Ferguson lost his law enforcement job over the incident, the records say. When he applied for a physician assistant’s license the first time in 2003, he failed to include the conviction on his application — an expunged conviction must be disclosed — and then tried to minimize the omission and misrepresented facts related to the conviction, the documents show. His first application was denied in 2005.
In issuing the second denial, the California committee acknowledged that Ferguson had taken important and impressive steps toward rehabilitation. A forensic psychiatry expert he hired determined that Ferguson could safely practice as a physician assistant but should continue therapy, according to the California documents.
The panel, however, decided that the severity of the initial misconduct and Ferguson’s pattern of dishonesty lasting several years did not justify the risk of issuing him a license, particularly given that the job requires strong ethics and honesty, the documents show.
"It would not be consistent with the public interest at this time to issue a license of any kind," the committee ruled in June 2007.
Less than a month later, Hawaii granted him a license.
Ferguson no longer works at the Maui facility where he got a job after moving to Hawaii, and the Honolulu Star-Advertiser could not reach him for comment. He finally received a restricted license from California in 2009, with regulators imposing a variety of conditions. The license was canceled in 2011.
Crimes not counted
DCCA officials said they could not comment on either licensing case, citing state laws that make applications and the information gleaned from the process confidential.
But in issuing a license to Ferguson, the agency should have had access to the California records for at least the first denial. And although it could not consider his expunged record in deciding whether to grant a license, it would have been able to consider the denial itself and the reasons behind the denial in deciding whether to issue Ferguson a license.
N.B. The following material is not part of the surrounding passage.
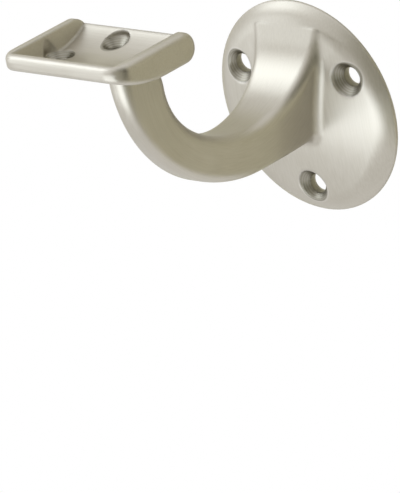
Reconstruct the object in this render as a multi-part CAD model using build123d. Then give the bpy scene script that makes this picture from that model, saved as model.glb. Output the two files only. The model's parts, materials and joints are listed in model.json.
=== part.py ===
"""Handrail bracket: one casting with a round wall rose, a curved tapering arm and a dished saddle.

The wall is the plane Y = 0 and the bracket stands out towards -Y. The rail runs along X, Z is up,
and the origin is the centre of the rose's flat back. All sizes are in millimetres.
"""
import os
from math import acos, asin, degrees, radians, sin, tan
from build123d import *

# Rose: the round plate that lies on the wall
rose_diameter = 65.0
rose_crown = 6.5            # height of the middle of the domed face above the wall
rose_dome_radius = 152.0
rose_rim = 0.6              # straight edge next to the wall
rose_bevel_width = 3.6      # band between the rim and the dome, seen from the front
rose_bevel_round = 9.0
rose_rim_round = 0.4

# Wall screws: countersunk holes on a circle, the first one straight below the centre
wall_screw_count = 3
wall_screw_circle = 47.4
wall_bore = 5.8
wall_countersink = 10.5
countersink_angle = 90.0

# Saddle: the plate that carries the rail
saddle_length = 45.2        # along the rail
saddle_width = 32.2         # across the rail
saddle_reach = 79.4         # from the wall to the middle of the saddle
rim_height = 50.4           # from the rose's centre up to the saddle's rim
saddle_thickness = 8.8      # at the back, where the saddle is thickest
front_lip = 4.1             # height of the front lip, from the rim down to its sloping underside
sloped_underside = 11.4     # front part of the underside, which slopes up to the lip; the rest is level
underside_round = 40.0
back_round = 4.2
corner_round = 5.5          # the two front corners, seen from above
saddle_edge_round = 1.8     # the edges along both ends and along the front lip

# Dish: the hollow in the saddle's top, round across the rail, with a sloping wall at each end
dish_radius = 25.4
dish_depth = 5.8
dish_offset = 2.6           # the dish's lowest line lies this far behind the saddle's middle
end_land = 3.2              # rim left standing at each end
end_wall_slope = 76.0       # degrees from level

# Screw holes in the dish
rail_screw_spacing = 29.4
rail_bore = 5.0
rail_countersink = 8.8
stud_x = -3.2               # blind hole over the arm
stud_reach = 68.7
stud_bore = 4.2
stud_depth = 3.2

# Arm seen from the side: its inner and its outer line, each a bend made of parts of ellipses
bend_reach = 33.0           # from the wall to the lowest place of the inner line
inner_bottom = 6.4          # height of the inner line there
inner_drop = 21.0           # from the saddle's rim down to where the inner line stands upright
neck_back = 20.2            # from the saddle's middle back to where the inner line stands upright
ridge_gap = 6.3             # from the top of the arm's ridge, on the rose's dome, up to the rose's edge
rise_margin = 4.9           # from there up to where the ellipse towards the rose would stand upright
neck_round = 20.0           # the inner line leans forward on this radius to run into the saddle
outer_bend_reach = 30.5     # from the wall to where the outer line runs out level
outer_bottom = -7.8         # height of the outer line from there to the rose
outer_drop = 13.0           # from the saddle's rim down to where the outer line stands upright
neck_front = 4.1            # from the saddle's middle back to where the outer line stands upright
arm_end = 1.0               # the arm's end inside the rose, measured from the wall
arm_edge_round = 3.0
root_round = 2.5            # where the arm grows out of the rose's dome

# Arm seen from above: half its width at a low and at a high level, from the saddle to the wall
low_level = -20.0
high_level_drop = 7.4       # from the saddle's rim down to the high level
low_front = 2.6
high_front = 3.4
low_neck = 3.8
high_neck = 4.0
low_heel = 4.2              # half way from the neck to the lowest place of the inner line
high_heel = 6.4
low_bend = 5.1              # at the lowest place of the inner line
high_bend = 11.6
low_flare = 4.4
high_flare = 15.8
low_root = 2.9              # at the wall
root_gap = 15.1             # at the wall and the high level, from the arm's side to the rose's edge
flare_reach = 19.0          # from the wall to the start of the flare

# Values worked out from those above
rose_radius = rose_diameter / 2
saddle_front = -(saddle_reach + saddle_width / 2)
saddle_back = saddle_front + saddle_width
underside = rim_height - saddle_thickness
dish_floor = rim_height - dish_depth
dish_y = -saddle_reach + dish_offset
arm_top = (underside + dish_floor) / 2
ridge_top = rose_radius - ridge_gap
rise_height = ridge_top + rise_margin - inner_bottom
high_level = rim_height - high_level_drop
high_root = rose_radius - root_gap


def dome_height(radius):
    """Height of the rose's domed face above the wall at a distance from its centre."""
    return rose_crown - rose_dome_radius + (rose_dome_radius**2 - radius**2) ** 0.5


def make_rose():
    """Turn the rose's half section about the line that stands on the wall through its centre."""
    bevel_top = rose_radius - rose_bevel_width
    edge_height = dome_height(bevel_top)
    half_way = bevel_top / 2
    dome = ThreePointArc((0, rose_crown), (half_way, dome_height(half_way)), (bevel_top, edge_height))
    rest = Polyline((bevel_top, edge_height), (rose_radius, rose_rim), (rose_radius, 0), (0, 0), (0, rose_crown))
    section = make_face(Curve() + [dome, rest])
    for corner, radius in (((bevel_top, edge_height), rose_bevel_round), ((rose_radius, rose_rim), rose_rim_round)):
        section = fillet(section.vertices().sort_by_distance((*corner, 0))[0], radius)
    return Rot(0, 0, 180) * revolve(section, Axis.Y)


def arm_side():
    """The arm seen from the side, between its inner and its outer line."""
    inner_reach = saddle_reach - neck_back
    inner_height = rim_height - inner_drop
    inner_bend = EllipticalCenterArc(
        (-bend_reach, inner_height), inner_reach - bend_reach, inner_height - inner_bottom, 180, arc_size=90
    )
    rise_turn = acos(1 - (ridge_top - inner_bottom) / rise_height)
    rise_reach = (bend_reach - dome_height(ridge_top)) / sin(rise_turn)
    rise = EllipticalCenterArc(
        (-bend_reach, inner_bottom + rise_height), rise_reach, rise_height, 270, arc_size=degrees(rise_turn)
    )
    outer_reach = saddle_reach - neck_front
    outer_height = rim_height - outer_drop
    outer_bend = EllipticalCenterArc(
        (-outer_bend_reach, outer_height), outer_reach - outer_bend_reach, outer_height - outer_bottom, 180, arc_size=90
    )
    neck_turn = degrees(asin((arm_top - inner_height) / neck_round))
    neck = CenterArc((-inner_reach - neck_round, inner_height), neck_round, 0, neck_turn)
    top = Polyline(neck @ 1, (-outer_reach, arm_top), outer_bend @ 0)
    below = Line(outer_bend @ 1, (-arm_end, outer_bottom))
    end = Polyline(below @ 1, (-arm_end, ridge_top), rise @ 1)
    face = make_face(Curve() + [neck, inner_bend, rise, end, below, outer_bend, top])
    return extrude(Plane.YZ * face, high_root * 2, both=True)


def flank_plan(level, half_widths):
    """The arm's outline seen from above at one level, from past the saddle back to the wall."""
    neck_reach = saddle_reach - (neck_front + neck_back) / 2
    heel_reach = (neck_reach + bend_reach) / 2
    reaches = (saddle_reach + saddle_width / 2, neck_reach, heel_reach, bend_reach, flare_reach, 0)
    side = Spline(*[(half, -reach) for half, reach in zip(half_widths, reaches)])
    other = mirror(side, Plane.YZ)
    ends = [Line(side @ 0, other @ 0), Line(side @ 1, other @ 1)]
    return Pos(0, 0, level) * make_face(Curve() + [side, other] + ends)


def make_arm():
    """The part of the side view that lies between the flanks, with its long edges rounded."""
    low_plan = flank_plan(low_level, (low_front, low_neck, low_heel, low_bend, low_flare, low_root))
    high_plan = flank_plan(high_level, (high_front, high_neck, high_heel, high_bend, high_flare, high_root))
    arm = arm_side() & loft([low_plan, high_plan], ruled=True)
    ends = [arm.faces().sort_by(Axis.Y)[-1], arm.faces().sort_by(Axis.Z)[-1]]
    end_edges = [edge for face in ends for edge in face.edges()]
    long_edges = [edge for edge in arm.edges().filter_by(Axis.X, reverse=True) if edge not in end_edges]
    return fillet(long_edges, arm_edge_round)


def make_rose_and_arm():
    """The arm grown out of the rose, with a round root where its sides meet the dome."""
    joined = make_rose() + make_arm()
    dome = joined.faces().filter_by(GeomType.SPHERE)[0]
    rim_edges = [edge for face in joined.faces().filter_by(GeomType.TORUS) for edge in face.edges()]
    return fillet([edge for edge in dome.edges() if edge not in rim_edges], root_round)


def saddle_section():
    """The saddle cut across the rail, before its dish is taken out."""
    corners = [
        ((saddle_back, rim_height), back_round),
        ((saddle_back, underside), back_round),
        ((saddle_front + sloped_underside, underside), underside_round),
    ]
    front = [(saddle_front, rim_height - front_lip), (saddle_front, rim_height)]
    section = make_face(Polyline(*[place for place, _ in corners], *front, close=True))
    for place, radius in corners:
        section = fillet(section.vertices().sort_by_distance((*place, 0))[0], radius)
    return section


def end_wall_block():
    """A block as long as the dish at the rim, narrowing downwards by the slope of the end walls."""
    half_top = saddle_length / 2 - end_land
    half_bottom = half_top - (rim_height - underside) / tan(radians(end_wall_slope))
    corners = [(-half_top, rim_height), (half_top, rim_height), (half_bottom, underside), (-half_bottom, underside)]
    return extrude(Plane.XZ * make_face(Polyline(*corners, close=True)), saddle_reach * 2)


def make_dish():
    """The hollow in the saddle: a round bar along the rail, cut off by a sloping wall at each end."""
    bar = Pos(0, dish_y, dish_floor + dish_radius) * Rot(0, 90, 0) * Cylinder(dish_radius, saddle_length * 2)
    return bar & end_wall_block()


def make_saddle():
    """The saddle's section drawn out along the rail, with its front corners and edges rounded."""
    saddle = extrude(Plane.YZ * saddle_section(), saddle_length / 2, both=True)
    saddle = fillet(saddle.edges().filter_by(Axis.Z).group_by(Axis.Y)[0], corner_round)
    upright = saddle.edges().filter_by(Axis.Z).group_by(Axis.Y)
    outline = saddle.faces().filter_by(Axis.X) + saddle.faces().sort_by(Axis.Y)[:3]
    edges = [edge for face in outline for edge in face.edges() if edge not in upright[0] + upright[1]]
    return fillet(edges, saddle_edge_round) - make_dish()


def dish_level(y):
    """Height of the dish's round bottom at a place across the rail."""
    return dish_floor + dish_radius - (dish_radius**2 - (y - dish_y) ** 2) ** 0.5


def countersink(bore, head, depth):
    """A countersunk hole pointing down from the origin, with its head's clearance above."""
    cone_depth = (head - bore) / 2 / tan(radians(countersink_angle / 2))
    clearance = Cylinder(head / 2, head, align=(Align.CENTER, Align.CENTER, Align.MIN))
    cone = Pos(0, 0, -cone_depth / 2) * Cone(bore / 2, head / 2, cone_depth)
    shaft = Cylinder(bore / 2, depth, align=(Align.CENTER, Align.CENTER, Align.MAX))
    return clearance + cone + shaft


def wall_screw_holes():
    """Countersunk holes through the rose, on their circle."""
    reach = wall_screw_circle / 2
    face_height = dome_height(reach)
    facing_out = Plane(origin=(0, -face_height, 0), x_dir=(1, 0, 0), z_dir=(0, -1, 0))
    hole = facing_out * countersink(wall_bore, wall_countersink, face_height * 2)
    turns = [360 * index / wall_screw_count for index in range(wall_screw_count)]
    return [Rot(0, turn, 0) * Pos(0, 0, -reach) * hole for turn in turns]


def rail_screw_holes():
    """Two through holes on the saddle's middle line and one blind hole over the arm."""
    hole = countersink(rail_bore, rail_countersink, saddle_thickness * 2)
    level = dish_level(-saddle_reach)
    holes = [Pos(side * rail_screw_spacing / 2, -saddle_reach, level) * hole for side in (-1, 1)]
    stud = countersink(stud_bore, rail_countersink, stud_depth)
    return holes + [Pos(stud_x, -stud_reach, dish_level(-stud_reach)) * stud]


def make_bracket():
    """Join the three forms, then make the holes."""
    bracket = make_rose_and_arm() + make_saddle()
    for hole in wall_screw_holes() + rail_screw_holes():
        bracket -= hole
    return bracket


if __name__ == "__main__":
    os.makedirs("parts", exist_ok=True)
    bracket = make_bracket()
    print("solids", len(bracket.solids()), "valid", bracket.is_valid, "volume", round(bracket.volume))
    export_step(bracket, "parts/bracket_casting.step")
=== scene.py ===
"""Looks of the handrail bracket: satin nickel casting on a plain pale floor, in soft studio light.

Lengths are in metres, in the part's own frame: the wall is the plane y = 0, the rail runs along x, z is up
and the origin is the centre of the rose's flat back.
"""
import json
import math

import bpy
from mathutils import Matrix, Vector


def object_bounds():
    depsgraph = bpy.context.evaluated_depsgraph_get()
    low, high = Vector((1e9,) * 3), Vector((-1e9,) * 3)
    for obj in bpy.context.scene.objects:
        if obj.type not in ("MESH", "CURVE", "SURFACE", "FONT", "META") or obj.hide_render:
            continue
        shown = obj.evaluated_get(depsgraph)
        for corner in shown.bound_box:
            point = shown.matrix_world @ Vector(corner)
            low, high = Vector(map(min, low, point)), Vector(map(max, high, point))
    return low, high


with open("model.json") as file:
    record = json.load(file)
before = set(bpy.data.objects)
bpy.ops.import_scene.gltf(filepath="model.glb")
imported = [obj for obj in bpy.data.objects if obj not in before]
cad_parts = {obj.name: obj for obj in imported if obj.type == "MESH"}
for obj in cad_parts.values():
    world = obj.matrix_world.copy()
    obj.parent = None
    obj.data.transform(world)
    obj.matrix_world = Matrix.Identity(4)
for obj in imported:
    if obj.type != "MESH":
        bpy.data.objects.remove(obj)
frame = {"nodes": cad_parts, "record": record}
cad_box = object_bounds()

MILLIMETRE = 0.001

# Camera: its place, the angles in degrees that it looks from, and its turn about its own view
CAMERA_PLACE = Vector((0.900837, -0.948983, 0.480652))
CAMERA_AZIMUTH = 45.205
CAMERA_ELEVATION = 21.581
CAMERA_ROLL = -10.953
CAMERA_RANGE = (0.05, 100.0)    # the nearest and the farthest that it sees
SENSOR_SIZE = 36.0              # millimetres, along the picture's long side
PICTURE_HEIGHT = 493            # pixels, the picture's long side
FOCAL_LENGTH = 4833.84          # in the same pixels

# Floor
FLOOR_HEIGHT = -0.30
FLOOR_SIZE = 40.0

# Upright sheets that the metal reflects and the camera doesn't see: a backdrop behind the wall plane, and
# to the right of the bracket a side sheet, a dark sheet that stands before the side sheet's front part,
# and a front sheet that carries on from the side sheet towards the viewer
SHEET_BOTTOM = -0.20
BACKDROP_PLACE = 0.08
BACKDROP_WIDTH = 1.2
BACKDROP_TOP = 0.175
SIDE_SHEET_PLACE = 0.20
SIDE_SHEET_FRONT = -0.12
SIDE_SHEET_TOP = 0.34
FRONT_SHEET_END = -0.80
FRONT_SHEET_TOP = 0.60
DARK_SHEET_GAP = 0.002          # from the side sheet
DARK_SHEET_BACK = -0.03
DARK_SHEET_BOTTOM = -0.04

# Lamps: where they stand, the width and height of their face, and their power in watts. All face one
# place near the bracket's middle.
LAMPS = {
    "low lamp": (Vector((0.03, -0.43, -0.150)), 0.68, 0.18, 0.65),
    "side lamp": (Vector((-0.70, -0.59, 0.135)), 0.45, 0.50, 0.70),
    "high lamp": (Vector((-0.775, -0.31, 0.80)), 0.65, 0.70, 2.75),
}
LAMP_TARGET = Vector((0.0, -0.04, 0.01))
WORLD_LIGHT = 0.72              # strength of the even light from all round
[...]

In July 2008, a year after Ferguson obtained his license, Smith received his. Like Ferguson’s, Smith’s Hawaii license was unrestricted.
But California wouldn’t even give him a restricted license.
California regulators cited Smith’s 2004 no-contest plea to being an accessory to a crime for his role in planning a 2001 home invasion of his then-girlfriend’s ex-husband’s residence, according to California medical board records. Others actually carried out the invasion, during which the ex-husband’s brother was seriously injured, but Smith was to be paid $5,000 for his help in planning it, the records show.
In that role he obtained false identifications, hired the perpetrators and gave them money to purchase cocaine that was to be left at the residence, creating the appearance of a drug deal gone bad, the records say.
Police eventually caught up with Smith, who initially refused to cooperate and then tried to blame his girlfriend, according to the documents. When he finally agreed to cooperate, authorities dropped charges of conspiracy to commit a crime, robbery and burglary. His felony conviction of being an accessory to a crime was reduced to a misdemeanor in 2007 and later expunged.
Regulators noted that Smith had been law-abiding since his conviction and showed remorse for his actions.
But in approving the committee’s recommendation to deny the license, an administrative law judge in 2010 cited the seriousness of Smith’s crime and his failure to fully disclose details of it on his application, according to the records. "Protection of the public is paramount," the judge wrote in his decision.
Smith did not respond to Star-Advertiser phone messages left at his workplace on Maui.
Asked whether Hawaii’s law on expunged records should be changed, DCCA officials said they recognize that the statute, HRS 831-3.1, is grounded in public policy that limits what conviction information can be considered. But they said they were open to suggestions for improving the licensing process.